1993 - 1994 Jon Nachison, Ph.D.
My presidential "year" began in the fall of 1993 when my predecessor, Steve Pfeiffer, relocated to Northern California leaving behind a healthy, solvent Association. What follows are a sampling of the issues that confronted Psychology and SDPA arranged in a roughly chronological order.
National Health Care was looming on the horizon. Washington was pushing a "managed competition" model, and the American Psychological Association was exploring each of the six proposed alternatives under the watchful eye of Bryant Welch, APA's senior policy advisor on national health care. Ultimately, this debate on health care died and the national discussion shifted to "who killed it."
Pat Deleon, secretary of the APA, was the guest speaker at our annual meeting in the fall of 1993 and spoke eloquently about the need for prescription privileges for psychologists. We subsequently created our prescription privilege task force with Bonita Hammell as our first chair.
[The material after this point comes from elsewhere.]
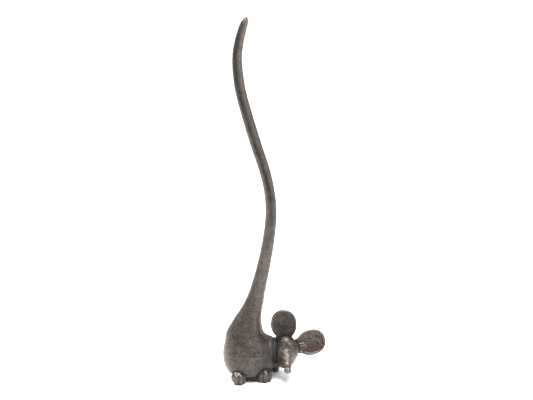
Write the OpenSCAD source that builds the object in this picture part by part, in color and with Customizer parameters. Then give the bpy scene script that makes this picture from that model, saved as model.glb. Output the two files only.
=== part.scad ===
// A small iron mouse that stands on four paws and holds its long tail upright in an S curve.
// Its body faces +X, its head is turned towards -Y, and +Z is up. All lengths are in mm.

/* [Body and tail] */
// Height from the ground to the tip of the tail
overall_height = 175; // [165:1:185]
// Half-width of the belly, seen from the side
belly_r = 12; // [11.5:0.1:12.5]
// Height of the belly's widest place
belly_z = 13.6; // [13.5:0.1:14.5]
// Drop from the belly's widest place to its underside
belly_drop = 12.4; // [12:0.1:13]
// Depth of the body and tail as a share of their width
depth_share = 0.96; // [0.9:0.01:1]

/* [Neck] */
// Radius of the collar at the front of the body
collar_r = 7; // [6.8:0.1:7.4]
// Rounding of the collar's edge
collar_round = 1.2; // [0.8:0.1:1.5]
// Radius of the seat that the head stands on, inside the gap
seat_r = 6.4; // [5:0.1:6.5]
// Width of the open gap between collar and head
neck_gap = 1.8; // [1.4:0.1:2.2]
// Radius of the neck's dowel
pin_r = 1.5; // [1.2:0.1:1.8]
// Length of the neck's dowel
pin_length = 10; // [8:1:12]

/* [Head] */
// Radius of the skull
skull_r = 5.3; // [5:0.1:5.6]
// Distance from the skull's centre to the centre of the nose
snout_length = 13.8; // [13:0.1:15]
// Radius of the muzzle, a little over halfway along the snout
muzzle_r = 3.7; // [3.4:0.1:3.9]
// Radius of the nose
nose_r = 1.75; // [1.5:0.05:2]
// Radius of the throat under the head
throat_r = 4.9; // [4.6:0.1:5]
// How far the head nods towards the ground
head_nod = 38.5; // [35:0.5:42]
// How far the head leans to its left
head_lean = 36.5; // [33:0.5:40]
// How far the head is turned back from square to the body
head_turn = 24; // [20:0.5:28]
// Radius of the ring that draws an eye
eye_r = 1.1; // [0.9:0.1:1.3]

/* [Ears] */
// Radius of an ear
ear_r = 5.9; // [5.5:0.1:6]
// Thickness of an ear at its rim
ear_thickness = 1.7; // [1.4:0.1:2]
// Width of the raised rim around an ear
ear_rim = 0.9; // [0.7:0.1:1.2]
// Depth of an ear's hollow
ear_cup = 0.8; // [0.5:0.1:1]

/* [Paws] */
// Radius of a hind heel
hind_heel_r = 3.6; // [3.4:0.1:3.7]
// Radius of a front heel
front_heel_r = 4.1; // [3.9:0.1:4.2]
// Radius of a toe
toe_r = 1.7; // [1.5:0.1:1.8]
// Radius of the round shank that fits into the body
shank_r = 2.4; // [2:0.1:2.5]

/* [Hidden] */

// Room between a peg and its hole
fit_gap = 0.03;
// Small overrun that keeps cuts clean
over = 0.5;
$fn = 64;

// The origin lies under the middle of the whole figure
to_origin = [0, 1.4, 0];

// Back and tail from the belly upwards: [forward place, height, half-width].
// Heights above the rump stretch with the overall height.
rump_z = 30;
drawn_height = 175;
// Both curves below are cut into short straight steps.
steps_per_span = 3;
bowl_rings = 8;
body_sides = 28;
spine = [
    [-12.5, belly_z, belly_r], [-12.9, 19, 10.8], [-13.8, 23.8, 8.8], [-12.5, rump_z, 6.5],
    [-10.3, 36, 4.95], [-7.9, 44, 3.8], [-4.7, 57.5, 3.2], [-2.3, 71.5, 2.85],
    [-1.5, 82, 2.7], [-2.2, 92, 2.6], [-4.5, 102.5, 2.7], [-8.8, 116, 2.75],
    [-12.9, 130, 2.65], [-15.9, 142, 2.55], [-17.1, 154, 2.3], [-16.5, 161.5, 2.2],
    [-15, 168, 2.05], [-13.8, 172, 1.75], [-13.1, 174.2, 0.9], [-12.9, drawn_height, 0.2]
];
belly_x = spine[0][0];

function stretched(z) = z <= rump_z ? z
    : rump_z + (z - rump_z) * (overall_height - rump_z) / (drawn_height - rump_z);

// A smooth curve through the points p: span i, share t of the way along it
function near_point(p, i) = p[max(0, min(len(p) - 1, i))];
function curve(p, i, t) =
    let (a = near_point(p, i - 1), b = p[i], c = near_point(p, i + 1), d = near_point(p, i + 2))
    b + t / 2 * (c - a + t * (2 * a - 5 * b + 4 * c - d + t * (3 * (b - c) + d - a)));

// The underside is a bowl a little squarer than half an ellipse, and the rest follows the spine
bowl_power = 2 / 2.8;
bowl = [
    for (k = [1 : bowl_rings - 1])
        let (a = 90 * k / bowl_rings)
        [belly_x, belly_z - belly_drop * pow(cos(a), bowl_power), belly_r * pow(sin(a), bowl_power)]
];
back = [
    for (i = [0 : len(spine) - 2], s = [0 : steps_per_span - 1])
        curve(spine, i, s / steps_per_span)
];
rings = concat(bowl, [for (r = back) [r[0], stretched(r[1]), r[2]]]);
tail_tip = spine[len(spine) - 1];

// A closed skin over level rings, with a pole below and a pole above
module skin(rings, low, high, sides) {
    points = concat([low], [
        for (r = rings, k = [0 : sides - 1])
            let (a = 360 * k / sides)
            [r[0] + r[2] * cos(a), r[2] * depth_share * sin(a), r[1]]
    ], [high]);
    top = len(rings) - 1;
    function at(ring, k) = 1 + ring * sides + (k % sides);
    faces = concat(
        [for (k = [0 : sides - 1]) [0, at(0, k), at(0, k + 1)]],
        [for (n = [0 : top - 1], k = [0 : sides - 1]) [at(n, k), at(n + 1, k), at(n + 1, k + 1)]],
        [for (n = [0 : top - 1], k = [0 : sides - 1]) [at(n, k), at(n + 1, k + 1), at(n, k + 1)]],
        [for (k = [0 : sides - 1]) [at(top, k), len(points) - 1, at(top, k + 1)]]
    );
    polyhedron(points, faces);
}

// The neck's axis runs along +X
neck_z = belly_z + 0.2;
collar_x = belly_x + belly_r;
head_x = collar_x + neck_gap;
collar_depth = 8;

module along_neck(x) {
    translate([x, 0, neck_z]) rotate([0, 90, 0]) children();
}

module pin_hole() {
    along_neck(head_x - pin_length / 2 - fit_gap)
        cylinder(r = pin_r + fit_gap, h = pin_length + 2 * fit_gap);
}

module collar() {
    along_neck(collar_x - collar_depth) rotate_extrude() {
        square([collar_r, collar_depth - collar_round]);
        square([collar_r - collar_round, collar_depth]);
        translate([collar_r - collar_round, collar_depth - collar_round]) circle(collar_round);
    }
    along_neck(collar_x - over) cylinder(r = seat_r, h = neck_gap + over);
}

// Each paw: the heel's middle, the place where its shank ends inside the body, the heel's
// radius, and the way its toes point, as an angle about +Z
right_hind = [[-17, -8.8], [-14, -2, 11], hind_heel_r, -60];
left_hind = [[-17, 8.2], [-14, 2, 11], hind_heel_r, 60];
right_front = [[-4.7, -5.2], [-6.5, -1.5, 11], front_heel_r, -75];
left_front = [[-0.8, 8.4], [-5, 2.5, 11], front_heel_r, 60];

// Angle between toes, and how far out they stand as a share of the heel's radius
toe_spread = 50;
toe_reach = 0.5;

// How much of a heel and of a toe the flat sole cuts away
heel_cut = 0.3;
toe_cut = 0.1;

function heel(paw) = [paw[0][0], paw[0][1], paw[2] - heel_cut];

// A round bar from point a to point b
module bar(a, b, r) {
    d = b - a;
    translate(a) rotate([0, acos(d[2] / norm(d)), atan2(d[1], d[0])]) cylinder(r = r, h = norm(d));
}

module shank(paw, gap = 0) {
    bar(heel(paw), paw[1], shank_r + gap);
    translate(heel(paw)) sphere(paw[2] + gap);
}

module below_ground() {
    translate([-belly_r * 3, -belly_r * 2, -belly_r]) cube(belly_r * [4, 4, 1]);
}

module paw(paw) {
    color("dimgray") difference() {
        union() {
            shank(paw);
            for (side = [-1 : 1])
                translate([paw[0][0], paw[0][1], toe_r - toe_cut])
                    rotate([0, 0, paw[3] + side * toe_spread])
                        translate([paw[2] * toe_reach, 0, 0]) sphere(toe_r);
        }
        below_ground();
    }
}

module body() {
    color("dimgray") difference() {
        union() {
            skin(rings, [belly_x, 0, belly_z - belly_drop],
                [tail_tip[0], 0, overall_height], body_sides);
            collar();
        }
        pin_hole();
        for (p = [right_hind, left_hind, right_front, left_front]) shank(p, fit_gap);
    }
}

// The head is drawn with its nose along -Y and its crown along +Z, then turned into place
skull_at = [6.6, -1.5, 15.4];
throat_at = [5, -3, 10.8];
cheek_r = 3.4;
cheek_at = [1.7, -3.8, -1];
muzzle_at = [0, -0.55 * snout_length, -0.4];
snout_end = [0, -snout_length + 0.6, 0];
nose_at = [0, -snout_length, 0.2];

// The face of the head's neck side: its edge is chamfered, then it narrows towards the skull
chamfer = 0.8;
neck_taper = 1.6;

module in_head() {
    translate(skull_at) rotate([head_nod, head_lean, head_turn]) children();
}

module head_solid() {
    rim_r = collar_r - chamfer / 2;
    hull($fn = 32) {
        in_head() sphere(skull_r);
        translate(throat_at) sphere(throat_r);
        along_neck(head_x) cylinder(r1 = rim_r - chamfer, r2 = rim_r, h = chamfer);
        along_neck(head_x + chamfer) cylinder(r1 = rim_r, r2 = rim_r - neck_taper, h = neck_taper);
    }
    in_head() {
        hull($fn = 32) {
            sphere(skull_r - chamfer);
            for (side = [-1, 1]) translate([side * cheek_at[0], cheek_at[1], cheek_at[2]]) sphere(cheek_r);
            translate(muzzle_at) sphere(muzzle_r);
        }
        hull($fn = 32) {
            translate(muzzle_at) sphere(muzzle_r);
            translate(snout_end) sphere(nose_r - 0.25);
        }
        translate(nose_at) sphere(nose_r);
    }
}

// An eye is a ring cut into the skull, to the side of the face and a little above its middle
eye_side = 57;
eye_up = 17;
eye_line_r = 0.35;

module eye_ring(side) {
    in_head() rotate([0, 0, side * eye_side]) rotate([90 - eye_up, 0, 0])
        translate([0, 0, skull_r + 0.05])
            rotate_extrude() translate([eye_r, 0]) circle(eye_line_r, $fn = 16);
}

// Each ear: its middle, its turn in its own plane, its turn about +Z and its backward tilt
right_ear_place = [[4.6, -2.2, 28.8], -2, -8, 8];
left_ear_place = [[18.8, 0.4, 18.1], 76, 8, 8];
root_drop = 5.6;
root_r = 2.3;
root_half = 2.6;

// A tongue on the root holds the ear in the head
tongue_drop = 7.6;
tongue_r = 1.6;

module ear_frame(place) {
    translate(place[0]) rotate([-place[3], 0, place[2]]) rotate([0, place[1], 0]) children();
}

// The ear's plate faces -Y, with its root below
module ear_plate(place) {
    ear_frame(place) rotate([90, 0, 0]) translate([0, 0, -ear_thickness / 2]) hull($fn = 32) {
        cylinder(r = ear_r, h = ear_thickness);
        for (side = [-1, 1])
            translate([side * root_half, -root_drop, 0]) cylinder(r = root_r, h = ear_thickness);
        translate([0, -tongue_drop, 0]) cylinder(r = tongue_r, h = ear_thickness);
    }
}

module ear(place) {
    cup_r = ear_r - ear_rim;
    cup_sphere_r = (cup_r * cup_r + ear_cup * ear_cup) / (2 * ear_cup);
    color("dimgray") difference() {
        ear_plate(place);
        ear_frame(place) translate([0, -ear_thickness / 2 - cup_sphere_r + ear_cup, 0])
            sphere(cup_sphere_r, $fn = 96);
    }
}

module head() {
    color("gray") difference() {
        head_solid();
        ear_plate(right_ear_place);
        ear_plate(left_ear_place);
        for (side = [-1, 1]) eye_ring(side);
        pin_hole();
    }
}

module right_ear() { ear(right_ear_place); }
module left_ear() { ear(left_ear_place); }
module neck_pin() {
    color("silver") along_neck(head_x - pin_length / 2) cylinder(r = pin_r, h = pin_length);
}
module right_front_paw() { paw(right_front); }
module left_front_paw() { paw(left_front); }
module right_hind_paw() { paw(right_hind); }
module left_hind_paw() { paw(left_hind); }

translate(to_origin) body();
translate(to_origin) head();
translate(to_origin) right_ear();
translate(to_origin) left_ear();
translate(to_origin) neck_pin();
translate(to_origin) right_front_paw();
translate(to_origin) left_front_paw();
translate(to_origin) right_hind_paw();
translate(to_origin) left_hind_paw();
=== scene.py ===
import math
from collections import namedtuple

import bmesh
import bpy
import numpy as np
from mathutils import Euler, Matrix, Vector, noise


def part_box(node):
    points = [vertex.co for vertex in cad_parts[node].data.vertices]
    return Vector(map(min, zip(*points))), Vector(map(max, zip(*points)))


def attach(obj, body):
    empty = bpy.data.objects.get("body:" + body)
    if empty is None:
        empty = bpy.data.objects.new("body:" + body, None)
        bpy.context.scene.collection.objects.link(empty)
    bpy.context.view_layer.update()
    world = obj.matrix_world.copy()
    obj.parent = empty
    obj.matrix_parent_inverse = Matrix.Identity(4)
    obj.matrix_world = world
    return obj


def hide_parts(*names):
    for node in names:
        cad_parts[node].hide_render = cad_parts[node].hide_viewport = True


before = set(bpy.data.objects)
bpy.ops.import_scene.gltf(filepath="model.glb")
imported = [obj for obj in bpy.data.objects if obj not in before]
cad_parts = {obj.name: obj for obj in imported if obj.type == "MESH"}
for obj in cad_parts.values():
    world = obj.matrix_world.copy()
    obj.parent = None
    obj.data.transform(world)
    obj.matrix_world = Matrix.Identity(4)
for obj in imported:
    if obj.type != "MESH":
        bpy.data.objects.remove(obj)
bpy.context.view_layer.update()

# ---------------------------------------------------------------------------------------
# Measures, in millimetres, in the CAD model's drawing frame: the body faces +X, the head is
# turned towards -Y, and +Z is up. The body node's box says where the middle plane lies.
MM = 0.001
body_low, body_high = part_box("body")
ORIGIN = np.array([0.0, (body_low[1] + body_high[1]) / 2 / MM, 0.0])

# The belly: its middle, its radius, the drop to its underside and how square that bowl is
BELLY_X, BELLY_Z = -12.5, 13.6
BELLY_R, BELLY_DROP = 12.0, 12.4
BOWL_POWER = 2.8
# Depth of the body and tail as a share of their width
DEPTH_SHARE = 0.96

# Back and tail from the belly up: (forward place, height, half-width)
SPINE = [
    (-12.5, 13.6, 12), (-12.9, 19, 10.8), (-13.8, 23.8, 8.8), (-12.5, 30, 6.5),
    (-10.3, 36, 4.95), (-7.9, 44, 3.8), (-4.7, 57.5, 3.2), (-2.3, 71.5, 2.85),
    (-1.5, 82, 2.7), (-2.2, 92, 2.6), (-4.5, 102.5, 2.7), (-8.8, 116, 2.75),
    (-12.9, 130, 2.65), (-15.9, 142, 2.55), (-17.1, 154, 2.3), (-16.5, 161.5, 2.2),
    (-15, 168, 2.05), (-13.8, 172, 1.75), (-13.1, 174.2, 0.9), (-12.9, 174.95, 0.1),
]

# The swellings over the left legs: (middle, radii, width of the fillet round it)
HAUNCH = ((-14.8, 4.8, 8.6), (6, 5, 5.6), 2.5)
SHOULDER = ((-3.6, 3.6, 9.6), (3.4, 3.4, 5), 2.4)

# The neck: its axis, the collar's ends and radius, the seat's, and where the head starts
NECK_Z = 13.8
COLLAR_BACK_X, COLLAR_X, COLLAR_R = -8, -0.5, 7.0
SEAT_BACK_X, SEAT_R = -4, 6.4
HEAD_X = 1.3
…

Bonita was instrumental in giving SDPA a strong voice in the State prescription privilege effort.
Locally the Dale Akiki trial captured the attention of the national media and raised a number of important issues for psychologists. For example: the accuracy of repressed memories, the impeachability of children's testimony, the conflict inherent in both treating and investigating the same patient for the court, as well as the role of psychologists as expert witnesses. SDPA responded by providing a round table discussion on the Akiki trial led by Bonita Hammell and a program on repressed memories presented by Michael Yapko.
SDPA became a participant in the Weed and Seed Program of the City of San Diego under a federal grant from the US Department of Justice through the efforts of Peter Libero and Cheryl Martin. This program was designed to empower communities by "weeding out' violent crime, drugs and gangs and "seeding in" community revitalization, economic redevelopment, jobs creation, and safe havens for parents and children.
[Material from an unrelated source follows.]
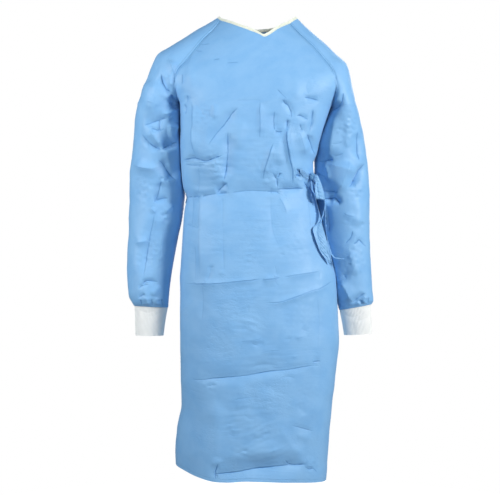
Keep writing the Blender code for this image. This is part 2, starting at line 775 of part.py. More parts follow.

The County of San Diego in concert with the California Department of Mental health began their development of a service delivery system for Medi-Cal using a managed care model. Our Association was actively represented by Lori Futterman, Vicki DiCicco and Robert Burgess.
Stephen Groban, the President of the San Diego Society of Psychiatric Physicians, and I met on a monthly basis to explore avenues for bringing our professions in closer alliance. Eventually, we invited our respective President Elects to participate in those meetings to insure the continuation of our effort.
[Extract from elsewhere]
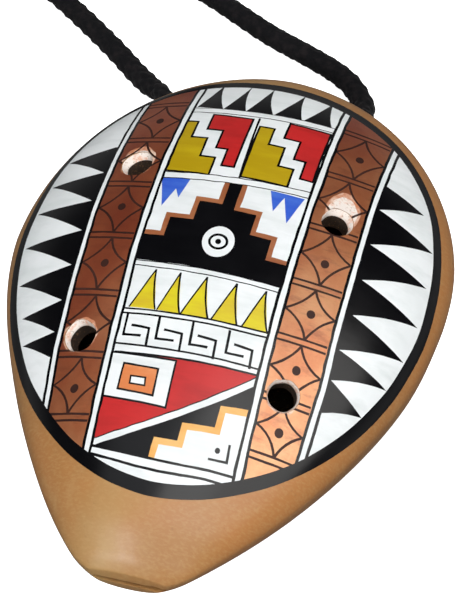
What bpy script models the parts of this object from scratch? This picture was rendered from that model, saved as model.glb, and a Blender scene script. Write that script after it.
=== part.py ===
"""Clay pendant ocarina: a flattened egg-shaped vessel flute with its neck cord.

The painted face looks up (+Z), the mouthpiece points to -Y and the back rests on Z = 0.
The vessel is two clay half shells, a mouthpiece split along its windway, a labium wedge
and two cord lugs. The neck cord is tied to the lugs and lies behind the head, its spare
length wound into one coil of doubled cord with a knot on top.
"""

import math

import bmesh
import bpy
from mathutils import Matrix, Vector

MM = 0.001

# --- vessel -------------------------------------------------------------------------
HALF_LENGTH = 50 * MM
WIDEST_Y = 7 * MM  # station where the vessel is widest and deepest
HALF_WIDTH = 37.5 * MM
SEAM_Z = 17.5 * MM  # parting height of the two half shells above the rest face
FACE_RISE = 0.40  # crown height over the seam, as a share of the local half width
BACK_DROP = 0.485  # depth under the seam, as a share of the local half width
FACE_ROUNDNESS = 1.85  # superellipse exponents of the cross-section
BACK_ROUNDNESS = 2.15
BACK_END = HALF_LENGTH - WIDEST_Y  # the head behind the widest station is half an ellipse
TAPER_LENGTH = 62 * MM  # the taper would close to nothing this far before the widest station
TAPER_START_POWER = 1.63
TAPER_END_POWER = 0.83
WALL = 4.2 * MM
CHAMBER_FRONT_Y = -29 * MM

GAP = 0.3 * MM  # clearance between neighbouring pieces
OVERCUT = 2 * MM  # how far a cutter runs past what it cuts

# --- mouthpiece ---------------------------------------------------------------------
MOUTH_Y = -HALF_LENGTH
BLOCK_END_Y = -31 * MM  # where the mouthpiece block meets the half shells
WINDWAY_HEIGHT = 1.0 * MM
WINDWAY_WIDTH_MOUTH = 10.4 * MM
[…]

Governor Pete Wilson continued to veto legislation designed to improve and humanize the delivery of health services through managed care and for the fourth year in a row, he attempted to target psychology for elimination from the State's Medi-Cal program.
This year SDPA made a commitment to become more involved at the State level. We attended CPA's Leadership Conference in Sacramento with the largest chapter delegation (six). For the first time our Association was well represented in all areas of conference activities. (Who knows -- someday we may actually have a CPA President from San Diego.)
SDPA, with the urging of Past President John McCarron, participated in the San Diego gun-exchange program, which brought together about 100 community leaders, physicians, psychologists and others with the San Diego Police Department to donate services in exchange for weapons. An excellent effort, thus far, has met only marginal success in this community.
On May 13, 1994, a jury in the Napa Valley Superior Court found two therapists, a psychiatrist and an MFCC guilty of malpractice. A father sued the therapists and the hospital for implanting false memories of paternal child abuse in his daughter. This was a landmark ruling. It marked the first time a non-patient, a third party, won a real malpractice suit against practitioners in a health care field extending the vulnerability of all psychologists.
The California Health Security Act (CHSA) was a Canadian-style single-payor health care delivery system that included broad-range mental health benefits and promised to rescue California from the abuses of managed care. I wrote about CHSA and arranged for a speaker to address questions in an open forum, although SDPA never officially endorsed the initiative. Naturally, the insurance companies spent millions in a disinformation campaign to discredit CHSA and it was defeated in November 1994. However, I still hear physicians and other health care professionals lamenting the lack of support for this legislation in todays managed care market.
CPA announced that beginning in January 1995, psychologists would be mandated to complete 36 hours of continuing education over a two-year period for license renewal. We revamped our Continuing Education Committee and gave it a more central role within the Association not unlike the newsletter. We also began planning for full day - workshops in areas targeted by CPA, such as chemical dependency, pharmacology, etc. The intention was to make the coming transition as easy as possible for our members, and I believe we were successful.
The Department of Health Services (DHS) rendered a decision that ordering restraints and/or seclusion is within the professional scope of practice of licensed psychologists in California. The California Medical Association and the California Psychiatric Association mounted an unsuccessful full-scale challenge to psychology, as these regulations were taken up at a public hearing. The broader issue was most likely to limit the practice of psychology in preparation for the upcoming debate on prescription privileges.
In January 1995, the SDPA celebrated its 35th anniversary, tracing its history back to the first meeting of the San Diego County Psychological Association in 1960 under its first President James Chipps.